Au nom de la défense des libertés démocratiques, les membres du FIT-U et d’autres partis s’alignent sur une ancienne présidente bourgeoise qui s’est enrichie non seulement grâce à la corruption et aux travaux publics (comme le font habituellement les politiciens du patronat), mais aussi grâce aux entreprises légales qu’elle a créées, et qui a exercé l’assujettissement de la classe ouvrière et des pauvres.

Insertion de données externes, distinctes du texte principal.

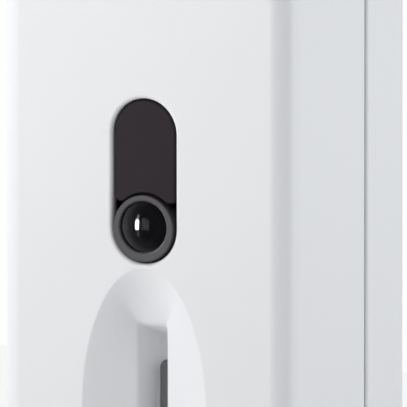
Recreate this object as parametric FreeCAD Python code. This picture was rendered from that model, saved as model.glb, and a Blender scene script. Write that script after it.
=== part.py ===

Nous devons organiser l’avant-garde dans le cadre d’un programme révolutionnaire mondial, en luttant contre l’impérialisme et les factions patronales nationales. Avec la classe ouvrière au centre, forger un parti de combat léniniste. Détruire le capitalisme, fonder une société sur de nouvelles bases, abolir toutes les formes d’exploitation et d’oppression. Pour cela, il faut exproprier la bourgeoisie, la vaincre politiquement et militairement, socialiser les moyens de production et d’échange, établir un pouvoir organisé dans des conseils ouvriers armés. Ce n’est qu’ainsi que nous pourrons garantir le succès de l’émancipation de notre classe, en vivant de chacun selon ses possibilités, à chacun selon ses besoins. C’est pourquoi, au niveau international, nous faisons partie du Collectif révolution permanente, nous luttons pour la révolution communiste, seul véritable avenir où nous pourrons conquérir la dignité et la liberté.